Céréales : les préconisations pour optimiser la fertilisation azotée 2024
Cette campagne 2023/2024 est marquée par une forte pluviométrie depuis mi-octobre dans certains secteurs, entraînant des conditions difficiles pour semer et donc des retards de chantiers. Il est nécessaire, dans ce contexte, d’adapter la fertilisation azotée, après avoir positionné ses interventions herbicides si nécessaire.
Dans la majorité des cas, il sera nécessaire d’alimenter les cultures par un premier apport d’azote au tallage, au vu des faibles reliquats azotés attendus dans les premiers horizons du sol. Cet apport doit toutefois être bien raisonné pour être correctement valorisé : pas trop précocement (attendre pour les semis tardifs que le stade tallage soit atteint), effectué avant une pluie (15 mm sous 15 jours), et pas trop important (50 unités maximum). Par ailleurs, le désherbage des parcelles doit être la priorité et les conditions annoncées pour la semaine à venir (sans gelées ni grandes amplitudes thermiques) y sont favorables, pour les parcelles ressuyées.
Une forte lixiviation de l’azote et du soufre est à attendre dans les parcelles concernées par les excès d’eau
Les reliquats d’azote minéral en sortie d’hiver seront probablement faibles cette année sur les secteurs très arrosés et dans les sols filtrants. Il est fortement recommandé de réaliser une mesure de reliquat dans ces parcelles pour ajuster le calcul de la dose totale d’azote à apporter sur la culture.
Tableau 1 : Cumul de pluies (mm) du 1er octobre 23 au 27 janvier 2024 par station météo
Le soufre est également sensible à la lixiviation. Dans les situations les plus à risque (sols superficiels, filtrants, pauvres en matière organique et sans apports réguliers de produits organiques), un apport de 30 à 50 kg de SO3/ha est recommandé selon le potentiel de rendement.
Tableau 2 : Grille pour évaluer la dose de soufre nécessaire sur blé tendre (en kg de SO3/ha) – ARVALIS
Les chiffres en orange correspondent au conseil pour un objectif de rendement de 70 q/ha, ceux en vert pour un objectif de 100 q/ha.
Valeurs sans parenthèses : sans apports réguliers de PRO
Valeurs entre parenthèses : avec apports réguliers de fumiers et composts (> 1 an sur 3)
Les apports de phosphore en sortie d’hiver pour rattraper un mauvais enracinement ne sont en revanche pas recommandés. Le phosphore n’est pas sensible à la lixiviation et nos essais historiques montrent une réponse des céréales à ces apports uniquement dans les situations où les teneurs du sol sont faibles ; dans ces situations, la réponse est moindre que pour des apports réalisés au semis.

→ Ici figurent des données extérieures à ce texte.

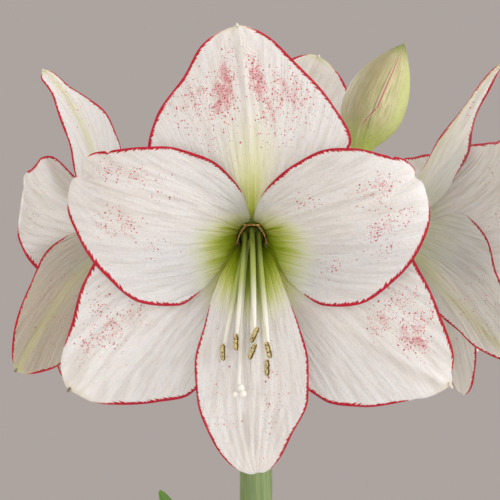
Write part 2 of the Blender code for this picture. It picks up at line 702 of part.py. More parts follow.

Un peuplement et un potentiel de rendement qui peuvent être affectés
Le peuplement en sortie d’hiver (nombre de pieds par m²) et l’enracinement des cultures risquent d’être pénalisés par les excès d’eau, mais les conséquences sur le rendement sont très difficiles à chiffrer et dépendront fortement de la météo à venir, des compensations comme des dégradations étant possibles.
On considère généralement que le seuil de 60 à 100 pieds/m² relativement bien répartis en sortie d’hiver permet de conserver la culture et de couvrir les frais engagés, sans pour autant espérer un rendement élevé.
Dans les situations les plus impactées, il est toutefois nécessaire de diminuer le potentiel de rendement dans le calcul de la dose X du bilan d’azote prévisionnel : semis très tardifs, manque de pieds important en sortie d’hiver, semis en conditions très difficiles ayant fortement impacté la structure du sol.
Quand et combien apporter au premier apport ?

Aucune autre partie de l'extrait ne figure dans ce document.